● **Objective**: Quote exactly the lines from the line containing "for (let way" to the line containing "bpy.context.scene.collection.objects.link(empty)", both lines included, please, and nothing more.

::: Source excerpt :::

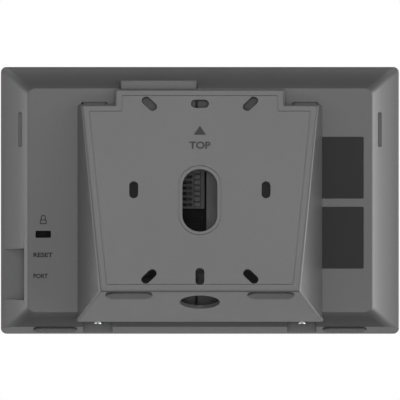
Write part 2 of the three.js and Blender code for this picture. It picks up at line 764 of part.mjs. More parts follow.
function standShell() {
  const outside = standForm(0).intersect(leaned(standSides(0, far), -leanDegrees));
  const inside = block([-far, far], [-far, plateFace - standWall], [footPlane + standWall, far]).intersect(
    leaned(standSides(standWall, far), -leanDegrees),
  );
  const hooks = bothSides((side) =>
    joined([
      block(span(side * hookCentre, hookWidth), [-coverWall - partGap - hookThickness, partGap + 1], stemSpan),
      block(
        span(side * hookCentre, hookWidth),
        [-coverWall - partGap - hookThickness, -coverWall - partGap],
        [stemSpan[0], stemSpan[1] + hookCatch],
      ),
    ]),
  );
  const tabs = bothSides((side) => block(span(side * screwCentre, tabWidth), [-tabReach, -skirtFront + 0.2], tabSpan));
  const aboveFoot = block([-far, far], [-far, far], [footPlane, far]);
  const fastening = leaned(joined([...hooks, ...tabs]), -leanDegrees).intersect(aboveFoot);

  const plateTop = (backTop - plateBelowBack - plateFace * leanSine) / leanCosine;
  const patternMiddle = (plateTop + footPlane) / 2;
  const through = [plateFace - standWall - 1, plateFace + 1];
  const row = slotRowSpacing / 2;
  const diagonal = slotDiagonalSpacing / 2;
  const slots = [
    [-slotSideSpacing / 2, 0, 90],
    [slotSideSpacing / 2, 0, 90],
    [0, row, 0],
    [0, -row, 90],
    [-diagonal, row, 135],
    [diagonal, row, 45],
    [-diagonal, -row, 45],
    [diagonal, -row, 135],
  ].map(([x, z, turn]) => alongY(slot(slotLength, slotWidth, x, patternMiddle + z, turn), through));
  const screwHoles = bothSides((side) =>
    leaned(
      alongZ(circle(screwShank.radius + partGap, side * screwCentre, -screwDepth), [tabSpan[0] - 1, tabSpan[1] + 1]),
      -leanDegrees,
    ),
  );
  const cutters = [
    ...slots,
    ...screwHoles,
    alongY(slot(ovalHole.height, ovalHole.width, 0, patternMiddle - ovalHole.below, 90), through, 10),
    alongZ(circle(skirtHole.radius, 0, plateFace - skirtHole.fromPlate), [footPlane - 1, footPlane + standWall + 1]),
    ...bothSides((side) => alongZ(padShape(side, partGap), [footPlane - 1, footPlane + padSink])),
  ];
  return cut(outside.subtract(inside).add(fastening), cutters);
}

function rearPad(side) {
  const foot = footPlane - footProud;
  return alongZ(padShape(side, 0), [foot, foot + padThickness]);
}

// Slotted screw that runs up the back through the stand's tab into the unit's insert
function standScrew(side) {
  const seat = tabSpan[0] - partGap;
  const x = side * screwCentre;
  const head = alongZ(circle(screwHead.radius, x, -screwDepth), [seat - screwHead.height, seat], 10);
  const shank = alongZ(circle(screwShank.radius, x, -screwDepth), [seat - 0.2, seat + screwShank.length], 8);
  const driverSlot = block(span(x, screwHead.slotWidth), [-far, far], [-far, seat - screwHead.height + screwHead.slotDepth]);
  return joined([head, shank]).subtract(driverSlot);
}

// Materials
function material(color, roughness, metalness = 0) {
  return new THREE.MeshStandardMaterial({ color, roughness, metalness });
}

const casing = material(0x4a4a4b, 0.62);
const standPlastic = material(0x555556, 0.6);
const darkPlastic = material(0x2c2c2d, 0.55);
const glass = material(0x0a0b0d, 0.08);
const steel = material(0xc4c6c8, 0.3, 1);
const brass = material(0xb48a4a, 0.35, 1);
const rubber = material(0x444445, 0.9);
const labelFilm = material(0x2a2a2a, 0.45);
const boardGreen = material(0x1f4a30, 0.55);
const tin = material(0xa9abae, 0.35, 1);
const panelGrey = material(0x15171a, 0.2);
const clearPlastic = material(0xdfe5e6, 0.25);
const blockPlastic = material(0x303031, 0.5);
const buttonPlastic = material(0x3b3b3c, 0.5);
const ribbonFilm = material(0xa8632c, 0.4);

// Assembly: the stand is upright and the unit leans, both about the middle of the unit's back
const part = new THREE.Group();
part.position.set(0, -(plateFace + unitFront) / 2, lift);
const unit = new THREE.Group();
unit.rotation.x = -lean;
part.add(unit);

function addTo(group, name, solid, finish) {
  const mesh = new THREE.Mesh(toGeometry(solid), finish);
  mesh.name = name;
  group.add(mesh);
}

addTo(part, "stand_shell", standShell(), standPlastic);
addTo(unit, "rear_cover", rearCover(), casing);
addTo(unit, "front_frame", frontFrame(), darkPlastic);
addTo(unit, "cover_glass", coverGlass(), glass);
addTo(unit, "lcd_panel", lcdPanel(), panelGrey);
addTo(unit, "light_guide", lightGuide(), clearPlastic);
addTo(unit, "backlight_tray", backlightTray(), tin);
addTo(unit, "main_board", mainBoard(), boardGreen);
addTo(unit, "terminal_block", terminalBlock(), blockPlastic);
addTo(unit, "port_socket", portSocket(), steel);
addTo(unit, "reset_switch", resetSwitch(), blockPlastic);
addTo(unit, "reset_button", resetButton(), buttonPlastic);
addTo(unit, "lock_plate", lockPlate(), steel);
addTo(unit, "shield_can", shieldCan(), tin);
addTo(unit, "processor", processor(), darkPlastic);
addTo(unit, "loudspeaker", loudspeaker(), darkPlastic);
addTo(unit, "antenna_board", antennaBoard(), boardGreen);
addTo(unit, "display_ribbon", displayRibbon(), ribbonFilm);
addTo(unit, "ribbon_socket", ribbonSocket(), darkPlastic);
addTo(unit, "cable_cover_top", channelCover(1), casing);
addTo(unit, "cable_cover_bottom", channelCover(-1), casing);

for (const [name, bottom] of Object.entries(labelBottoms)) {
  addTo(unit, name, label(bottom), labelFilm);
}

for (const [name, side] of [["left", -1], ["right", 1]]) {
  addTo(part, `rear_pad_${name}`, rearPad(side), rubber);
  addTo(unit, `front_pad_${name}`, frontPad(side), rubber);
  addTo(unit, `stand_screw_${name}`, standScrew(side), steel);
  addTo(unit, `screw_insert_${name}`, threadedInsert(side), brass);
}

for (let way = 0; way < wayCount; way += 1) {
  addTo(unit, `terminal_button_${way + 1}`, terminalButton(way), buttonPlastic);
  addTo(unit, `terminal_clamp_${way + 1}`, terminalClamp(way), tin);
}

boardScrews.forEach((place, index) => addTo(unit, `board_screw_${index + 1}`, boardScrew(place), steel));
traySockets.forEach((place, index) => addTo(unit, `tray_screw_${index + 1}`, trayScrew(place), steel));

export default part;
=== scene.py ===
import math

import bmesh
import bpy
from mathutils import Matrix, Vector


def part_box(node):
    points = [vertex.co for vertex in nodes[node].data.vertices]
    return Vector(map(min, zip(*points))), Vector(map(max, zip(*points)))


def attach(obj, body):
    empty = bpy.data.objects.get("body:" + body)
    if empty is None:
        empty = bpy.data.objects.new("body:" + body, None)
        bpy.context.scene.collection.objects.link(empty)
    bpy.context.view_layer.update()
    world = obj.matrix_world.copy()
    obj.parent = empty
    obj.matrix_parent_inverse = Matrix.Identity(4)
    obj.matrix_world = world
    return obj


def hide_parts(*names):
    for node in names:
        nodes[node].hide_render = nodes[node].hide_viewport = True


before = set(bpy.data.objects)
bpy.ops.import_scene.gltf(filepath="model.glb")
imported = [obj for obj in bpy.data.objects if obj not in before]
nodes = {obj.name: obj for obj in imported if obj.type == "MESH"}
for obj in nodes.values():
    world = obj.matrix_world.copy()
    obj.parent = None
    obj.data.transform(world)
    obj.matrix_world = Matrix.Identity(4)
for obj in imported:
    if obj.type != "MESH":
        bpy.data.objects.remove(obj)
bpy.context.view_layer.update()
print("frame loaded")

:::

● **Exercise response**:
for (let way = 0; way < wayCount; way += 1) {
  addTo(unit, `terminal_button_${way + 1}`, terminalButton(way), buttonPlastic);
  addTo(unit, `terminal_clamp_${way + 1}`, terminalClamp(way), tin);
}

boardScrews.forEach((place, index) => addTo(unit, `board_screw_${index + 1}`, boardScrew(place), steel));
traySockets.forEach((place, index) => addTo(unit, `tray_screw_${index + 1}`, trayScrew(place), steel));

export default part;
=== scene.py ===
import math

import bmesh
import bpy
from mathutils import Matrix, Vector


def part_box(node):
    points = [vertex.co for vertex in nodes[node].data.vertices]
    return Vector(map(min, zip(*points))), Vector(map(max, zip(*points)))


def attach(obj, body):
    empty = bpy.data.objects.get("body:" + body)
    if empty is None:
        empty = bpy.data.objects.new("body:" + body, None)
        bpy.context.scene.collection.objects.link(empty)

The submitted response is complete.